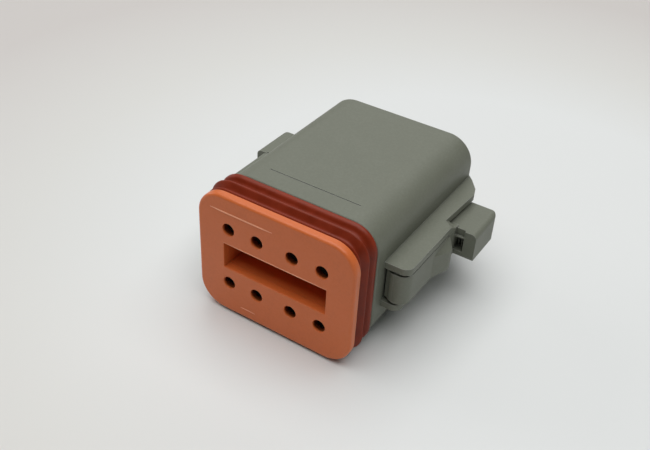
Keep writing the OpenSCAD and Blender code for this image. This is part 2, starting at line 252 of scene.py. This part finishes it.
# ---- Side latches ----
# Each latch is a lever of the same grey nylon that turns on its hinge posts.
# Its hooked nose has a short web towards the shell, and the hollow thumb pad
# behind the hinge has two thin ribs in its pocket.

# The middle of the front face. Outlines are in mm from it: across, rearward and up.
row_centre = Vector((0, -19.4, 11.4)) * MM
web_bend = [(15.75, 8.93), (15.4, 9.02), (15.15, 9.2), (14.9, 9.42), (14.35, 9.6)]
web_back = [(14.35, 11.2), (15.35, 11.2), (15.35, 10.42), (16.25, 9.02), (16.25, 8.93)]
web_low = -2.8
web_high = 2.5
pad_rib_places = [18.6, 19.1]
pad_rib_half = 0.09
pad_rib_front = 26.9
pad_rib_rear = 32.87
pad_rib_low = -1.77
pad_rib_high = 0.87


def curve(stops, steps):
    """A smooth curve through the stops, with this many steps from each stop to the next."""
    points = []
    for before, start, end, after in zip([stops[0]] + stops, stops, stops[1:], stops[2:] + [stops[-1]]):
        for step in range(steps):
            t = step / steps
            points.append(tuple(
                0.5 * (2 * p + (q - o) * t + (2 * o - 5 * p + 4 * q - r) * t ** 2
                       + (3 * p - o - 3 * q + r) * t ** 3)
                for o, p, q, r in zip(before, start, end, after)))
    return points + [stops[-1]]


def finished(name, form):
    """Turns the faces outward and links the form as a piece."""
    bmesh.ops.recalc_face_normals(form, faces=form.faces)
    mesh = bpy.data.meshes.new(name)
    form.to_mesh(mesh)
    form.free()
    return linked(name, mesh)


def skinned(name, rows, closed=False, smooth=False):
    """A skin over rows of points; it runs back to the first row, or both ends are capped."""
    form = bmesh.new()
    grid = [[form.verts.new(point) for point in row] for row in rows]
    for row, after in zip(grid, grid[1:] + (grid[:1] if closed else [])):
        for i in range(len(row)):
            j = (i + 1) % len(row)
            form.faces.new((row[i], row[j], after[j], after[i])).smooth = smooth
    if not closed:
        form.faces.new(grid[0])
        form.faces.new(grid[-1])
    return finished(name, form)


def upright(name, plan, low, high, side):
    """A piece with one plan outline from low to high; side is 1 on the right and -1 on the left."""
    return skinned(name, [[row_centre + Vector((side * x, y, z)) * MM for x, y in plan]
                          for z in (low, high)])


for side, way in (("right", 1), ("left", -1)):
    finish_node(side + "_latch", grey_nylon)
    added = [upright(side + "_nose_web", curve(web_bend, 2) + web_back, web_low, web_high, way)]
    for x in pad_rib_places:
        plan = [(x - pad_rib_half, pad_rib_front), (x + pad_rib_half, pad_rib_front),
                (x + pad_rib_half, pad_rib_rear), (x - pad_rib_half, pad_rib_rear)]
        added.append(upright(side + "_pad_rib", plan, pad_rib_low, pad_rib_high, way))
    for piece in added:
        piece.data.materials.append(grey_nylon)
        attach(piece, side + "_latch")

# ---- Interface seal ----
# A ring of rust-red silicone slipped over the nose in front of the shell's
# shoulder, with three lips round it. The rear two lean back, so the mating
# shroud wipes over them.

seal_width = 28.6
seal_height = 22.5
seal_corner = 4.1
seal_shift = (-0.3, -0.1)
# Each stop is how far the silicone stands out past the seal's outline, and how
# far it lies behind the front face, over three crests and two grooves.
seal_stops = [(-1.30, 1.84), (-0.55, 1.83), (-0.16, 2.14), (-0.50, 2.38), (-0.90, 2.68), (-0.84, 3.04),
              (-0.34, 3.40), (0.26, 3.84), (-0.06, 4.08), (-0.70, 4.34), (-0.97, 4.92), (-0.68, 5.40),
              (-0.07, 5.78), (0.10, 6.32), (-0.20, 6.66), (-1.30, 6.66)]


def round_box_path(width, height, corner, corner_steps, side_steps):
    """Points and outward directions round a rounded rectangle in XZ, anticlockwise from the right."""
    stops = []
    quarters = [(1, 1, 0), (-1, 1, 90), (-1, -1, 180), (1, -1, 270)]
    for index, (across, rise, start) in enumerate(quarters):
        centre = Vector((across * (width / 2 - corner), rise * (height / 2 - corner)))
        for step in range(corner_steps + 1):
            turn = math.radians(start + 90 * step / corner_steps)
            out = Vector((math.cos(turn), math.sin(turn)))
            stops.append((centre + out * corner, out))
        ahead = quarters[(index + 1) % 4]
        goal = Vector((ahead[0] * (width / 2 - corner), ahead[1] * (height / 2 - corner))) + out * corner
        last = stops[-1][0]
        for step in range(1, side_steps):
            stops.append((last.lerp(goal, step / side_steps), out))
    return stops


def ring(name, stops, profile, origin):
    """Sweeps a closed profile of (outward, rearward) pairs in mm round the stops."""
    rows = [[origin + Vector((place.x + out.x * reach, depth, place.y + out.y * reach)) * MM
             for reach, depth in profile] for place, out in stops]
    return skinned(name, rows, closed=True, smooth=True)


def silicone(name, color, roughness):
    """Silicone: a dull skin with faint clouds of tone and sheen, and a fine grain."""
    material, surface = new_material(name, roughness)
    surface.inputs["Specular IOR Level"].default_value = 0.28
    place = shader(material, "TexCoord").outputs["Object"]
    cloud = noise(material, place, scale=420, detail=4, roughness=0.6)
    fine = noise(material, place, scale=3800, detail=3, roughness=0.6)
    dark = [c * 0.84 for c in color] + [1]
    light = [c * 1.14 for c in color] + [1]
    plug_in(material, ramp(material, cloud, (0.3, dark), (0.7, light)), surface.inputs["Base Color"])
    plug_in(material, mapped(material, cloud, *noise_span, roughness - 0.08, roughness + 0.08),
            surface.inputs["Roughness"])
    skin = shader(material, "Bump", Height=fine, Strength=0.3, Distance=0.015 * MM).outputs["Normal"]
    plug_in(material, skin, surface.inputs["Normal"])
    return material


seal_silicone = silicone("seal_silicone", (0.22, 0.023, 0.004), roughness=0.42)
seal_path = round_box_path(seal_width, seal_height, seal_corner, corner_steps=14, side_steps=10)
seal = ring("lip_seal", seal_path, curve(seal_stops, 3),
            row_centre + Vector((seal_shift[0], 0, seal_shift[1])) * MM)
seal.data.materials.append(seal_silicone)
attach(seal, "shell")
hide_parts("interface_seal")

# ---- Wire grommet ----
# A block of the same silicone in the rear pocket. Each wire passes through a
# lipped hole with a raised collar.

finish_node("wire_grommet", seal_silicone)

# ---- Wedge lock ----
# An orange nylon face plate with a hollow blade behind it, pushed in last to
# lock the contacts. Eight pin holes go through it, and the tool's inserts
# leave fine witness lines on the face, drawn in a lighter nylon as a painted
# highlight. The line along the slot's top edge is a painted highlight on that edge.

plate_width = 28.85
plate_height = 22.4
plate_shift = (-0.12, 0)
plate_corner = 4.6
plate_thickness = 1.5
plate_front_rounding = 0.5
plate_rear_rounding = 0.2
slot_width = 19.1
slot_height = 4.7
slot_corner = 0.12
slot_rounding = 0.12
pin_columns = [-8.59, -3.22, 3.22, 8.59]
pin_row = 5.29
pin_hole = 1.1
pin_hole_rounding = 0.14
# Behind its front stretch each pin hole steps out into a wider recess.
pin_hole_front = 0.5
pin_hole_recess = 0.3
opening_rear_rounding = 0.02
rim_flat = 0.06
lock_edge = 0.1 * MM
blade_gap = 0.005
blade_weld = 0.002 * MM
blade_snap = 0.0001 * MM


def quarter(reach, depth, radius, start, steps=6):
    """A quarter of a rounding in a profile, about (reach, depth), from a start angle in degrees."""
    return [(reach + radius * math.cos(math.radians(start + 90 * k / steps)),
             depth + radius * math.sin(math.radians(start + 90 * k / steps))) for k in range(steps + 1)]


def circle_path(x, z, radius, steps=40):
    """Points and outward directions round a circle in XZ."""
    turns = [2 * math.pi * k / steps for k in range(steps)]
    outs = [Vector((math.cos(turn), math.sin(turn))) for turn in turns]
    return [(Vector((x, z)) + out * radius, out) for out in outs]


def pierced_plate(name, loops, origin):
    """A plate from loops of (stops, profile). Each profile runs from the front face to the back face."""
    form = bmesh.new()
    front, rear = [], []
    for stops, profile in loops:
        rows = []
        for reach, depth in profile:
            rows.append([])
            for place, out in stops:
                spot = Vector((place.x + out.x * reach, depth, place.y + out.y * reach))
                rows[-1].append(form.verts.new(origin + spot * MM))
        for row, after in zip(rows, rows[1:]):
            for i in range(len(row)):
                j = (i + 1) % len(row)
                form.faces.new((row[i], row[j], after[j], after[i])).smooth = True
        for rim, row in ((front, rows[0]), (rear, rows[-1])):
            rim += [form.edges.get((row[i], row[(i + 1) % len(row)])) for i in range(len(row))]
    for rim in (front, rear):
        bmesh.ops.triangle_fill(form, edges=rim, use_beauty=True)
    return finished(name, form)


def front_rim(radius, side):
    """From the flat front over a rounding to the edge; side is 1 outside and -1 in an opening."""
    return [(side * reach, depth) for reach, depth in
            [(-radius - rim_flat, 0)] + quarter(-radius, radius, radius, -90)]


def rear_rim(radius, side):
    """From the edge over a rounding to the flat rear."""
    return [(side * reach, depth) for reach, depth in
            quarter(-radius, plate_thickness - radius, radius, 0) + [(-radius - rim_flat, plate_thickness)]]


lock_nylon = nylon("lock_nylon", (0.65, 0.15, 0.036), roughness=0.33, gloss=0.42, grain=0.3,
                   wear_and_highlight=0.1, edge=lock_edge)
outline = [(place + Vector(plate_shift), out) for place, out in
           round_box_path(plate_width, plate_height, plate_corner, corner_steps=16, side_steps=6)]
slot_path = round_box_path(slot_width, slot_height, slot_corner, corner_steps=3, side_steps=6)
hole_profile = front_rim(pin_hole_rounding, -1) + [
    (0, pin_hole_front), (pin_hole_recess, pin_hole_front + rim_flat),
    (pin_hole_recess, plate_thickness), (pin_hole_recess + rim_flat, plate_thickness)]
loops = [(outline, front_rim(plate_front_rounding, 1) + rear_rim(plate_rear_rounding, 1)),
         (slot_path, front_rim(slot_rounding, -1) + rear_rim(opening_rear_rounding, -1))]
for x in pin_columns:
    for z in (-pin_row, pin_row):
        loops.append((circle_path(x, z, pin_hole), hole_profile))
plate = pierced_plate("front_plate", loops, row_centre)

# The blade is the model's own lock, cut off just behind the plate.
lock_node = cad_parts["wedge_lock"]
blade_form = bmesh.new()
blade_form.from_mesh(lock_node.data)
blade_form.transform(lock_node.matrix_world)
bmesh.ops.remove_doubles(blade_form, verts=blade_form.verts, dist=blade_weld)
bmesh.ops.bisect_plane(blade_form, geom=[*blade_form.verts, *blade_form.edges, *blade_form.faces],
                       dist=blade_snap,
                       plane_co=row_centre + Vector((0, plate_thickness + blade_gap, 0)) * MM,
                       plane_no=(0, -1, 0), clear_outer=True)
blade_mesh = bpy.data.meshes.new("lock_blade")
blade_form.to_mesh(blade_mesh)
blade_form.free()
blade = linked("lock_blade", blade_mesh)
for piece in (plate, blade):
    piece.data.materials.append(lock_nylon)
    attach(piece, "wedge_lock")
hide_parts("wedge_lock")

# A lighter copy of the plate's nylon: the raised lines are painted as lit, a painted highlight.
lit_line_nylon = nylon("lit_line_nylon", (0.9, 0.42, 0.24), roughness=0.4, gloss=0.4, grain=0.2,
                   wear_and_highlight=0.1, edge=0.05 * MM)
# A line's section: how far aside in widths and how proud in heights. Its foot
# is sunk to line_root, and it fades over line_fade of its length at each end.
line_section = [(-0.5, 0), (-0.3, 0.7), (0, 1), (0.3, 0.7), (0.5, 0)]
line_root = 0.02
line_fade = 1 / 6
line_steps = 24


def lit_raised_line(name, start, end, width, height):
    """A fine raised line on the plate, from start to end in mm, that fades out at both ends, in the lighter
    nylon of a painted highlight.
    """
    start, end = Vector((start[0], 0, start[1])), Vector((end[0], 0, end[1]))
    along = (end - start).normalized()
    across = Vector((-along.z, 0, along.x))
    rows = []
    for step in range(line_steps + 1):
        share = step / line_steps
        full = min(1, share / line_fade, (1 - share) / line_fade)
        row = []
        for aside, proud in line_section:
            spot = start.lerp(end, share) + across * (aside * width * (0.5 + 0.5 * full))
            spot.y = -proud * height * full if proud else line_root
            row.append(row_centre + spot * MM)
        rows.append(row)
    line = skinned(name, rows)
    line.data.materials.append(lit_line_nylon)
    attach(line, "wedge_lock")


lit_raised_line("upper_witness_line", start=(-12, 8.45), end=(-0.3, 8.45), width=0.24, height=0.15)
# A lit strip along the slot's top edge: a painted highlight on that edge, not a witness line.
lit_raised_line("slot_edge_highlight_line", start=(-9.6, 2.52), end=(9.6, 2.52), width=0.16, height=0.09)
lit_raised_line("lower_witness_line", start=(-6.4, -9.3), end=(-3.4, -9.3), width=0.14, height=0.05)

→ **GOAL**: Only the lines from the beginning of the material above through the line with "return linked(name, mesh)" are wanted; extract them exactly.

→ **SOLUTION TO THIS PROBLEM**:
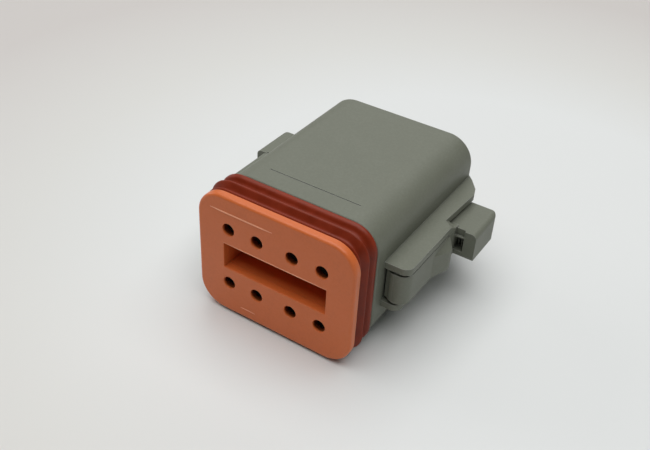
Keep writing the OpenSCAD and Blender code for this image. This is part 2, starting at line 252 of scene.py. This part finishes it.
# ---- Side latches ----
# Each latch is a lever of the same grey nylon that turns on its hinge posts.
# Its hooked nose has a short web towards the shell, and the hollow thumb pad
# behind the hinge has two thin ribs in its pocket.

# The middle of the front face. Outlines are in mm from it: across, rearward and up.
row_centre = Vector((0, -19.4, 11.4)) * MM
web_bend = [(15.75, 8.93), (15.4, 9.02), (15.15, 9.2), (14.9, 9.42), (14.35, 9.6)]
web_back = [(14.35, 11.2), (15.35, 11.2), (15.35, 10.42), (16.25, 9.02), (16.25, 8.93)]
web_low = -2.8
web_high = 2.5
pad_rib_places = [18.6, 19.1]
pad_rib_half = 0.09
pad_rib_front = 26.9
pad_rib_rear = 32.87
pad_rib_low = -1.77
pad_rib_high = 0.87


def curve(stops, steps):
    """A smooth curve through the stops, with this many steps from each stop to the next."""
    points = []
    for before, start, end, after in zip([stops[0]] + stops, stops, stops[1:], stops[2:] + [stops[-1]]):
        for step in range(steps):
            t = step / steps
            points.append(tuple(
                0.5 * (2 * p + (q - o) * t + (2 * o - 5 * p + 4 * q - r) * t ** 2
                       + (3 * p - o - 3 * q + r) * t ** 3)
                for o, p, q, r in zip(before, start, end, after)))
    return points + [stops[-1]]


def finished(name, form):
    """Turns the faces outward and links the form as a piece."""
    bmesh.ops.recalc_face_normals(form, faces=form.faces)
    mesh = bpy.data.meshes.new(name)
    form.to_mesh(mesh)
    form.free()
    return linked(name, mesh)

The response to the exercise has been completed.